Calling all weak intermolecular forces "van der Waals forces." On the AP exam, van der Waals is a broad category. London dispersion forces are a specific type. Using them interchangeably will cost you points.

Forgetting that hydrogen bonding requires N, O, or F. A molecule with a C-H bond does not form hydrogen bonds, even though hydrogen is present. The hydrogen must be bonded to nitrogen, oxygen, or fluorine to be a hydrogen bond donor.

Mixing up mobile and stationary phase. The mobile phase moves. The stationary phase doesn't. If you get these backwards in an explanation, your entire reasoning falls apart.

Assuming more polar always means lower Rf. This is only true when the stationary phase is polar. If the stationary phase were nonpolar (like in reverse-phase chromatography), the relationship flips. Always anchor your reasoning to the specific system you're working with.

Describing intermolecular forces as "bonds breaking." Intermolecular forces are not bonds in the same sense as covalent or ionic bonds. During chromatography, no intramolecular bonds break. The molecules stay intact.
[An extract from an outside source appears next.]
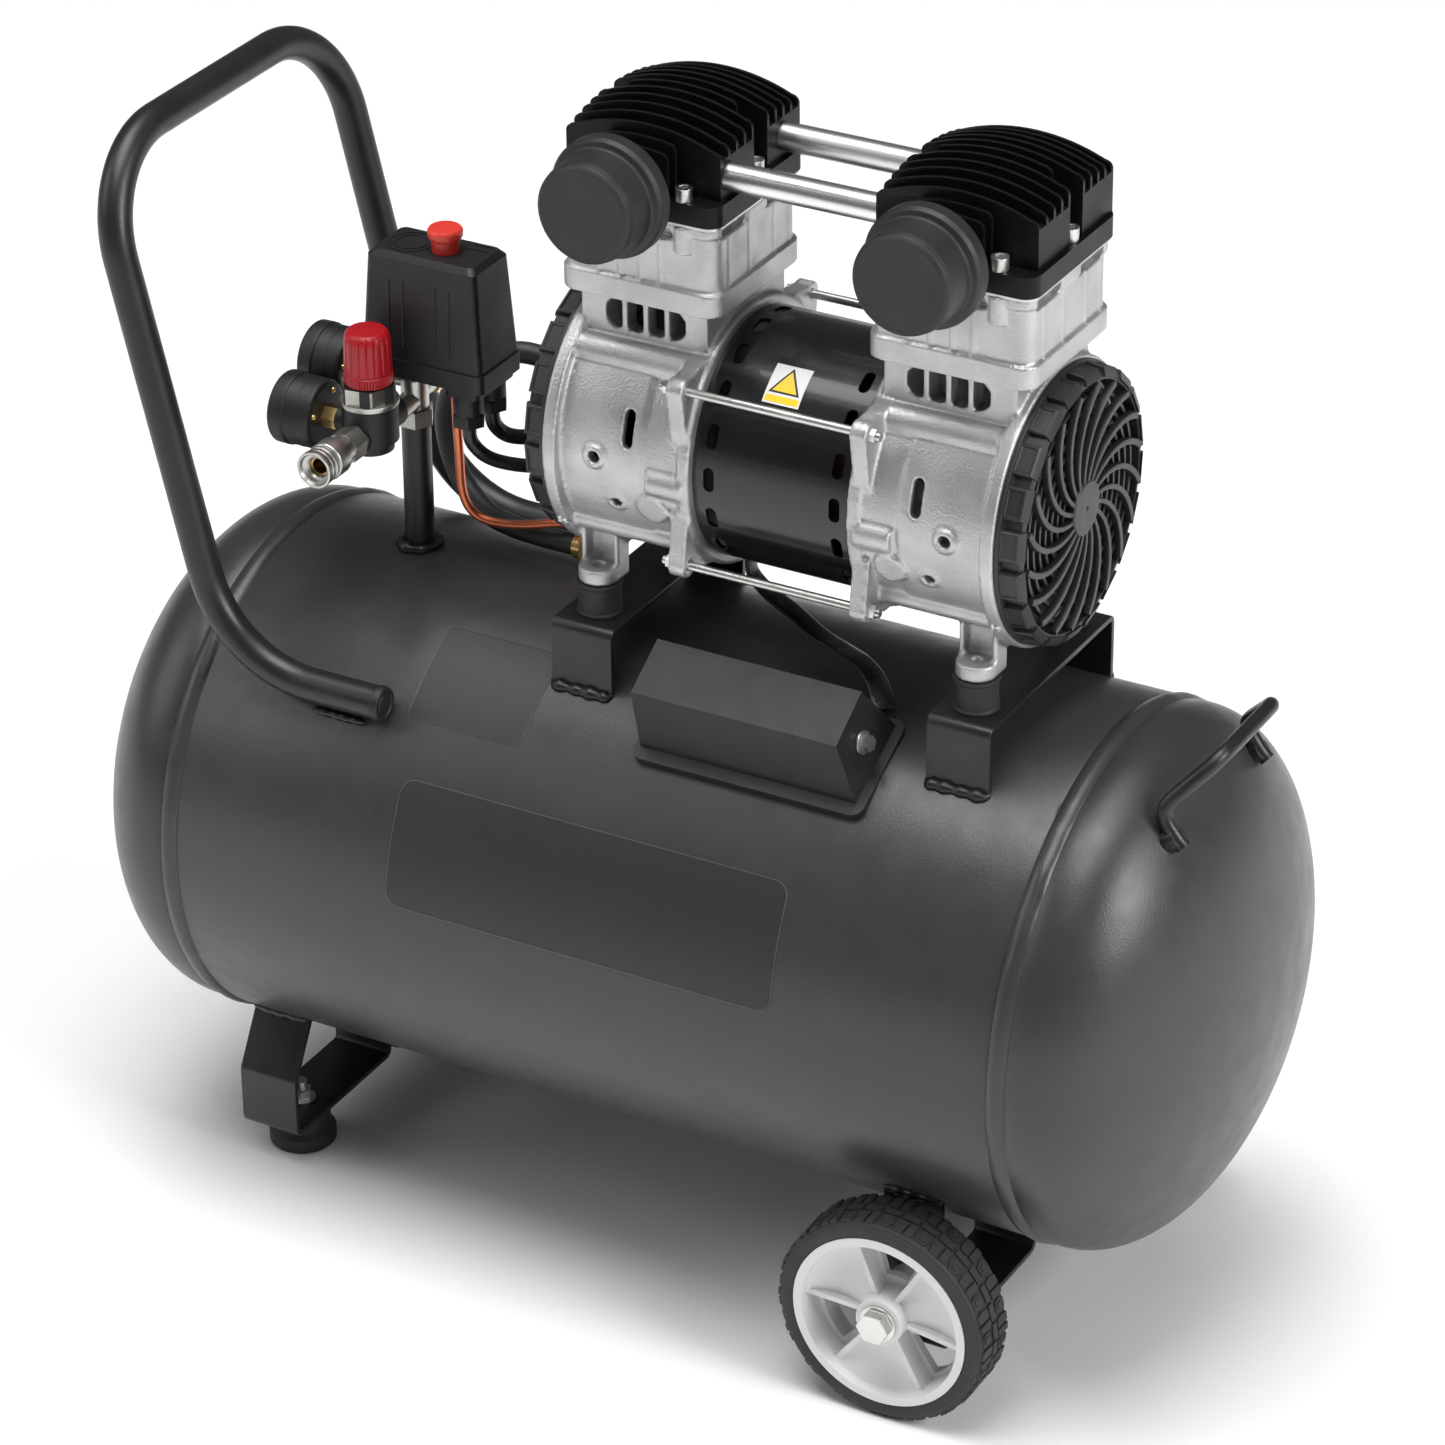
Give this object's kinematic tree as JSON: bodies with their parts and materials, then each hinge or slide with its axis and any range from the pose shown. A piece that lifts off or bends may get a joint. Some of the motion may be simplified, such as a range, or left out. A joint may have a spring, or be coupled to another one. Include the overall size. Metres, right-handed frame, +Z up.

Only the intermolecular interactions between molecules and the phases are changing.

Quick Review Checklist

  • Rf = distance traveled by spot / distance traveled by solvent front; high Rf means stronger affinity for the mobile phase.
  • The stationary phase stays put; the mobile phase carries molecules through it.
  • Molecules separate because they have different relative affinities for the two phases, based on their intermolecular forces.
  • "Like dissolves like" means polar molecules interact more with polar phases, and nonpolar molecules interact more with nonpolar phases.
  • Hydrogen bonding requires H bonded to N, O, or F interacting with a lone pair on N, O, or F in another molecule.
  • London dispersion forces act between all molecules; larger and more polarizable molecules have stronger dispersion forces.
  • London dispersion forces are not the same as van der Waals forces.
  • Changing the mobile phase polarity shifts Rf values and changes the separation pattern, which you should be able to predict and explain using intermolecular force reasoning.